··· DATA

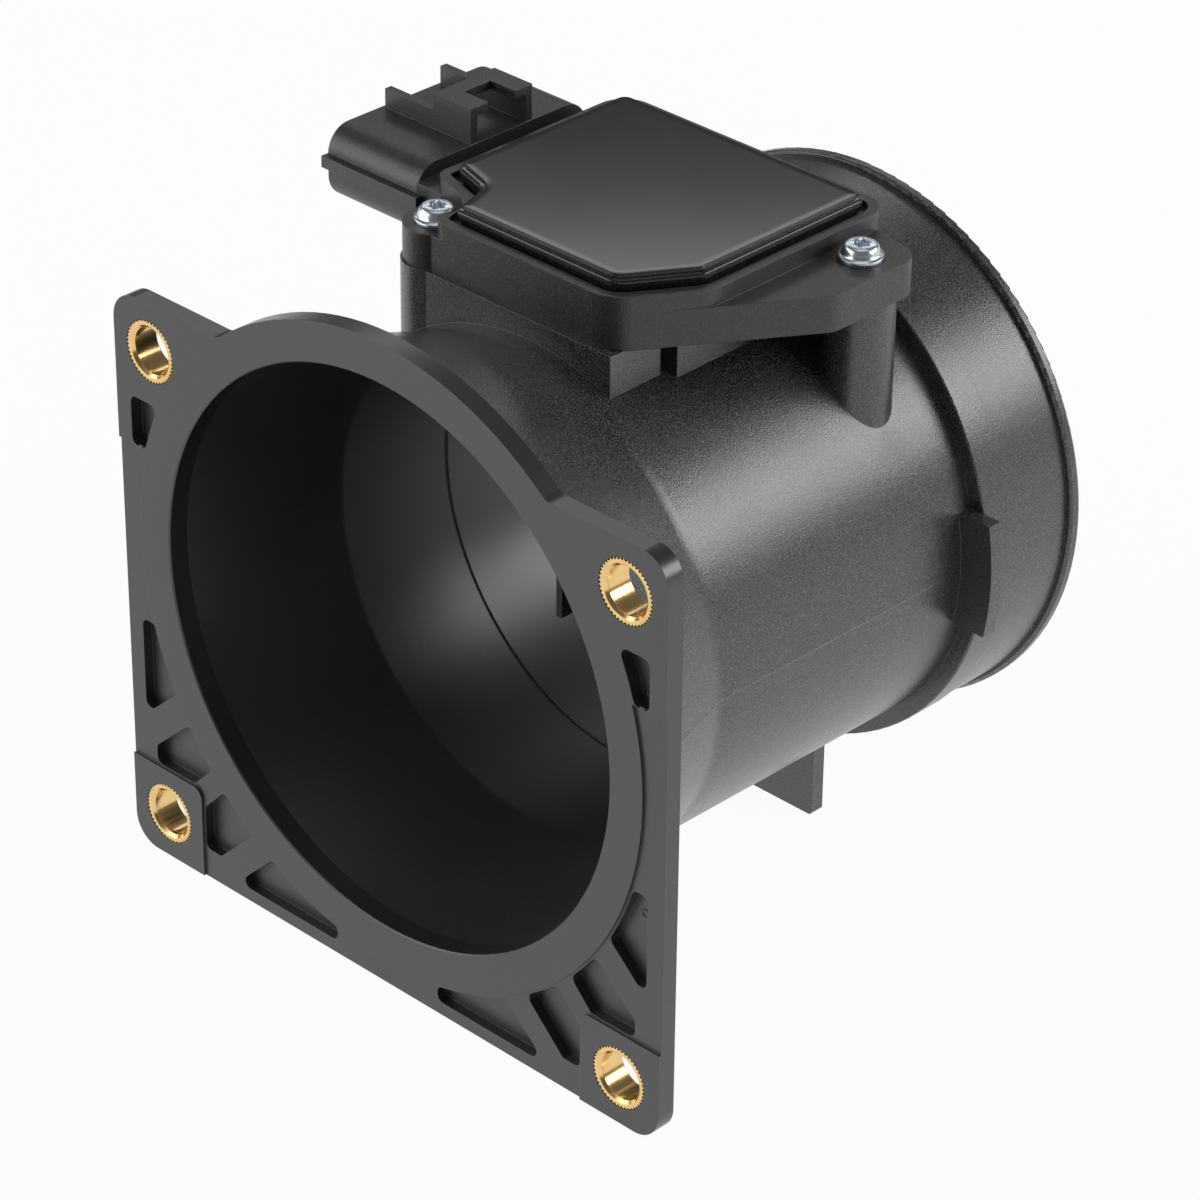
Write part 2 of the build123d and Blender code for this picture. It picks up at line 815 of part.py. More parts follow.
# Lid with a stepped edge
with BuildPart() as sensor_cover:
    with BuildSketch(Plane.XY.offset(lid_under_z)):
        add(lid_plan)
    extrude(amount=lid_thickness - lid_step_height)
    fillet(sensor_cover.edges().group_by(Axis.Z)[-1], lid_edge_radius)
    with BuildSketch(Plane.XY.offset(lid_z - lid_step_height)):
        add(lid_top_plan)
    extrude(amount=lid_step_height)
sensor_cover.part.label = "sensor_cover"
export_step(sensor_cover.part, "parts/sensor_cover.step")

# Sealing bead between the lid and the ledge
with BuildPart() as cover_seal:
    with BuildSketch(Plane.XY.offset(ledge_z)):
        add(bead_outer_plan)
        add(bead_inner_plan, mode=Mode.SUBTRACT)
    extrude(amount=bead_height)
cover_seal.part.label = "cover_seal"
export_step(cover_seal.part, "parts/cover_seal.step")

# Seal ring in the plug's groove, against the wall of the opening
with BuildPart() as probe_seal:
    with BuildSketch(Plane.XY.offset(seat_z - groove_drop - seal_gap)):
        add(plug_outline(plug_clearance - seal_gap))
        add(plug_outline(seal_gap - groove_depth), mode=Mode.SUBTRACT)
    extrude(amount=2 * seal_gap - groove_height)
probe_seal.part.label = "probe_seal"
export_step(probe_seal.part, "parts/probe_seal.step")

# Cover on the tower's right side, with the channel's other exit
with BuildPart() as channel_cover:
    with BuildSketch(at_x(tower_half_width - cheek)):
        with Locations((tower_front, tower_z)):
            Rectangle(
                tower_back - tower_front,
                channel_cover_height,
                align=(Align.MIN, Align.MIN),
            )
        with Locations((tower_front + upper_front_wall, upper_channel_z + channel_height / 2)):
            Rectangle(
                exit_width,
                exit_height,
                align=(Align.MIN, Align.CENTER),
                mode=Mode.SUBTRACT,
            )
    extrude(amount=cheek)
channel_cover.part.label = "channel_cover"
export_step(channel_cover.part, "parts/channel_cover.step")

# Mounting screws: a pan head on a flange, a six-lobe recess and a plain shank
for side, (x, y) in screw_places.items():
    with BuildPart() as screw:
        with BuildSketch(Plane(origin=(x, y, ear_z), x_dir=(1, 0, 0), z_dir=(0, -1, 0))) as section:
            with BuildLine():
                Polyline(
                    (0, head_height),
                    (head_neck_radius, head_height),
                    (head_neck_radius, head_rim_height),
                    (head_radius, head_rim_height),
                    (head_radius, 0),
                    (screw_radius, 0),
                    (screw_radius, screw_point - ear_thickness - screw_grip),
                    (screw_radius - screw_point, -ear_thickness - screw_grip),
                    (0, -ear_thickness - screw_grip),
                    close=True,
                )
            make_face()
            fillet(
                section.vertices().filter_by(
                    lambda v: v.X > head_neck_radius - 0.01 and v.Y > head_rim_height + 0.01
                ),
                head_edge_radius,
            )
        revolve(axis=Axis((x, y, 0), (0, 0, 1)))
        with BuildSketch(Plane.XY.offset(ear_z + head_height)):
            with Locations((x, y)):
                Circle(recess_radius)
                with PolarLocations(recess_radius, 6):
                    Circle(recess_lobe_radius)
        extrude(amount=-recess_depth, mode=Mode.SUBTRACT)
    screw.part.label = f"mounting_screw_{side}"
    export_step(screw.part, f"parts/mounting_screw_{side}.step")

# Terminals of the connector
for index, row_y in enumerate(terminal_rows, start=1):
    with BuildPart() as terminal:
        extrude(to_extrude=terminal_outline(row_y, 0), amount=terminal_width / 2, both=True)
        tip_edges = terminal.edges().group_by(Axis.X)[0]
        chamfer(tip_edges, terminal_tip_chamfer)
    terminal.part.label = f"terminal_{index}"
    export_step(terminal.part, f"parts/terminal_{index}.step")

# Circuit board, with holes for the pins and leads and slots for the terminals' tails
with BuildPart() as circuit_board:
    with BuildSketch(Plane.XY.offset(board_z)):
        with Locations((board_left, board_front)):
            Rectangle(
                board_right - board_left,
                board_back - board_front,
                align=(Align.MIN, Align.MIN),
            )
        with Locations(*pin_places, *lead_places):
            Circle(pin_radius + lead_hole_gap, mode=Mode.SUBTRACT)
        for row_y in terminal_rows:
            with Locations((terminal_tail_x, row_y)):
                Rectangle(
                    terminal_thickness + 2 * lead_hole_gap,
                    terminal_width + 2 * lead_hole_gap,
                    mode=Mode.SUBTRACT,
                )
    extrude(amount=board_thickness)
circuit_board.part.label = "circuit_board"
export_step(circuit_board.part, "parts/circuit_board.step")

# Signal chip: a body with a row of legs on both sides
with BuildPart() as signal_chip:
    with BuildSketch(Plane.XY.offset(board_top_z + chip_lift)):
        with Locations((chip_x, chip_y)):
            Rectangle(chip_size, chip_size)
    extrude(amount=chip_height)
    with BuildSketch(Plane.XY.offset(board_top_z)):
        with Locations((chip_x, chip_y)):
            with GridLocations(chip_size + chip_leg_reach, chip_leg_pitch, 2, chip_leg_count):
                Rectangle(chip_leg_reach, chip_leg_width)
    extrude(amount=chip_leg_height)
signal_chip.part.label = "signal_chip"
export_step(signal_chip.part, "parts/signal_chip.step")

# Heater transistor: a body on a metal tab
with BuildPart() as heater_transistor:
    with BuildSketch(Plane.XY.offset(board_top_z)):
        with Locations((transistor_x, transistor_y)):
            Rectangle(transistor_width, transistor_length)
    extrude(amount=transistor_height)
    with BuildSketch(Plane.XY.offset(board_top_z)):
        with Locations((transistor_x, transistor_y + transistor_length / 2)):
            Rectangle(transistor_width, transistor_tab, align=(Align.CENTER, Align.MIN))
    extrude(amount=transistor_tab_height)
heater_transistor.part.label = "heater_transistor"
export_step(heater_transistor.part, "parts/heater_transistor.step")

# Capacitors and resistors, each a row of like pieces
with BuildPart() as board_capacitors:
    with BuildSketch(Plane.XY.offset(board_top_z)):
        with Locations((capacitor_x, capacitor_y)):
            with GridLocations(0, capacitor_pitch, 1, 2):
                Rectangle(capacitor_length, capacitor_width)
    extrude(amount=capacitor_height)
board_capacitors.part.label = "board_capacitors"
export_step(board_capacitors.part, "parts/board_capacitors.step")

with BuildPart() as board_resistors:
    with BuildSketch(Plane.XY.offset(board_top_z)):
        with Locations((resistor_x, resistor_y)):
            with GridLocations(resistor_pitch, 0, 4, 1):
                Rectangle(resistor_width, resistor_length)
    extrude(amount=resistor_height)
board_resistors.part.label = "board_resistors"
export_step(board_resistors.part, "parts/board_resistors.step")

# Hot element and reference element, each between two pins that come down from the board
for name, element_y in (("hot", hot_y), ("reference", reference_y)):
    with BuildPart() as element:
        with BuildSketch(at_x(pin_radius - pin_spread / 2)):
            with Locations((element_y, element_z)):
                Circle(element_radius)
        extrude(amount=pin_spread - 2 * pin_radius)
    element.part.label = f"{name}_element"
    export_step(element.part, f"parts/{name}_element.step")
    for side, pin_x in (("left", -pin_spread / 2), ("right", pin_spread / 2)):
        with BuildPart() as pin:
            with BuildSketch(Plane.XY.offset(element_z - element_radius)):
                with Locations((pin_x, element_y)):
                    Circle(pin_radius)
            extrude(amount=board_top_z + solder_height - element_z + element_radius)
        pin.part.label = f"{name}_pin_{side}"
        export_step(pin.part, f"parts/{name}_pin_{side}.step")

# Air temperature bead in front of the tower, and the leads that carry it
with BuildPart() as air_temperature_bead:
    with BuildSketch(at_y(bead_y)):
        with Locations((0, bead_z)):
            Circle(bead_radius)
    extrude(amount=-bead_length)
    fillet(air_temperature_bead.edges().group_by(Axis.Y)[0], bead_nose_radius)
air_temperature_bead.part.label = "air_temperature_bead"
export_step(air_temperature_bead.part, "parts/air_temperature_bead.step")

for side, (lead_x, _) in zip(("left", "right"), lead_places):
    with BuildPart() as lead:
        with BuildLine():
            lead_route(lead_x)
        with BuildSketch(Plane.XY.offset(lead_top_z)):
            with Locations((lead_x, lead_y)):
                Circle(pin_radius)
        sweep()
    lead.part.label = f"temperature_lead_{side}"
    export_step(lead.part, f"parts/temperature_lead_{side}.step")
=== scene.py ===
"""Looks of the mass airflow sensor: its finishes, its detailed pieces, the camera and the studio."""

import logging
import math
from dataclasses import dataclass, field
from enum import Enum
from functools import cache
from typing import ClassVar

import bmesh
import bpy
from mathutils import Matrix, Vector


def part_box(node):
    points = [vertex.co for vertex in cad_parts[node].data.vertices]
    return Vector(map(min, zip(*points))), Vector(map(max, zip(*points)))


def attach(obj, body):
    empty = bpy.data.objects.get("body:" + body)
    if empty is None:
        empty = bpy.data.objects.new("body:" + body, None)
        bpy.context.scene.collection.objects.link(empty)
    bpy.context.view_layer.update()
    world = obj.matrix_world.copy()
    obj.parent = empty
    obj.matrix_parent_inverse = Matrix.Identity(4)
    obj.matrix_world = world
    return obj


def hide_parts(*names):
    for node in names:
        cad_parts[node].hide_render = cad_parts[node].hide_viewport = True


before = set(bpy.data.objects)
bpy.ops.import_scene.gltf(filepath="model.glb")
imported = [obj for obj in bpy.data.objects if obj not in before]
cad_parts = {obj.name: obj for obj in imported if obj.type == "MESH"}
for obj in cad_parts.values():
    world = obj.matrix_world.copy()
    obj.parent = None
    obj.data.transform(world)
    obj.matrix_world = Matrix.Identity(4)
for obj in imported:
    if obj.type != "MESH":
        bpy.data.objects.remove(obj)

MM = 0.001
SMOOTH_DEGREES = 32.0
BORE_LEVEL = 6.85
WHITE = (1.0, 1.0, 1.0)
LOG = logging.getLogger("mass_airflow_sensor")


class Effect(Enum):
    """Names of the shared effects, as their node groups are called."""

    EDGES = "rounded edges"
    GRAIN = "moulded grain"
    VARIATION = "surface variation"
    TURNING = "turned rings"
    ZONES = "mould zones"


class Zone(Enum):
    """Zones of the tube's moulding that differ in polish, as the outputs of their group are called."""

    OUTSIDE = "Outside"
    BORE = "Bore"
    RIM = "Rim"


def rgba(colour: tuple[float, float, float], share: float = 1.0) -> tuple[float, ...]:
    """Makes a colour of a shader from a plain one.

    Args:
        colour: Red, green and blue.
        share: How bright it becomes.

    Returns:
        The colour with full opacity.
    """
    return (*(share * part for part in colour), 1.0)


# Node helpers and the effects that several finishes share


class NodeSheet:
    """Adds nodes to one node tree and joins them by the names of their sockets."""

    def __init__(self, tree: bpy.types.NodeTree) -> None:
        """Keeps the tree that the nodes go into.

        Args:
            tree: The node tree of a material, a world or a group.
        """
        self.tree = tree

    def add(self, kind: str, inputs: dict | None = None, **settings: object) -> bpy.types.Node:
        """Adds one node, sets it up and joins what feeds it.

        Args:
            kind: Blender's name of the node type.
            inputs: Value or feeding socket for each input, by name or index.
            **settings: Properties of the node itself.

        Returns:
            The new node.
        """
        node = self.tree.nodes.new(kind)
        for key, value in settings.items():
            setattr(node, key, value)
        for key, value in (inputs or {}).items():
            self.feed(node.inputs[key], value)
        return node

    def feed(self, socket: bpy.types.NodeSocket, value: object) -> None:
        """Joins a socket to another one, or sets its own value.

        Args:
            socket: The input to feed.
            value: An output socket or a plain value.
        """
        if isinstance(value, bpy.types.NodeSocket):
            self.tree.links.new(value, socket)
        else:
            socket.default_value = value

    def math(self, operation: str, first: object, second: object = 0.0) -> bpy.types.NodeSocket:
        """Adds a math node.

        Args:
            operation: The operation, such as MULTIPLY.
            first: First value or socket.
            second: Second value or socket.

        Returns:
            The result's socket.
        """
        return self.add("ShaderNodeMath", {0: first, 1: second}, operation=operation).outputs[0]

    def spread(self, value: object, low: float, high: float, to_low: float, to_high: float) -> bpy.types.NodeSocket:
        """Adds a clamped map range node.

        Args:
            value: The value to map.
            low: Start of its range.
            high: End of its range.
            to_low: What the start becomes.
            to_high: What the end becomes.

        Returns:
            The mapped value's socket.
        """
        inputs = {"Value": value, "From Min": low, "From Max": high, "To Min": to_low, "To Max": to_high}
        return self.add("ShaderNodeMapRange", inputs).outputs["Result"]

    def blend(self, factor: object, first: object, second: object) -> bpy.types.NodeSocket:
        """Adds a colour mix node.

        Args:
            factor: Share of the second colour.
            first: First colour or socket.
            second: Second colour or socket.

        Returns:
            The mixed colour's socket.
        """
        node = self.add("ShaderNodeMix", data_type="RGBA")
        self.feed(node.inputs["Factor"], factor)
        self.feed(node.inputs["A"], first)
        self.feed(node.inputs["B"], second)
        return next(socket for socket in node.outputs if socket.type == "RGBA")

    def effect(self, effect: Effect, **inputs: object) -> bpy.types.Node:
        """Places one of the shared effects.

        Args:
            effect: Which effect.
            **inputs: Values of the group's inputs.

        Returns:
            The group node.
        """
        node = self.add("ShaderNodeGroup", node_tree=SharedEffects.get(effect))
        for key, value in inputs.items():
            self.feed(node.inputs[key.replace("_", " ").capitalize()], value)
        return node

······

AIM: Everything from the line that contains "for side, (lead_x, _)" through the line that contains "from typing import ClassVar" is to be transcribed exactly, and nothing outside that range.

SOLUTION TO THIS PROBLEM:
for side, (lead_x, _) in zip(("left", "right"), lead_places):
    with BuildPart() as lead:
        with BuildLine():
            lead_route(lead_x)
        with BuildSketch(Plane.XY.offset(lead_top_z)):
            with Locations((lead_x, lead_y)):
                Circle(pin_radius)
        sweep()
    lead.part.label = f"temperature_lead_{side}"
    export_step(lead.part, f"parts/temperature_lead_{side}.step")
=== scene.py ===
"""Looks of the mass airflow sensor: its finishes, its detailed pieces, the camera and the studio."""

import logging
import math
from dataclasses import dataclass, field
from enum import Enum
from functools import cache
from typing import ClassVar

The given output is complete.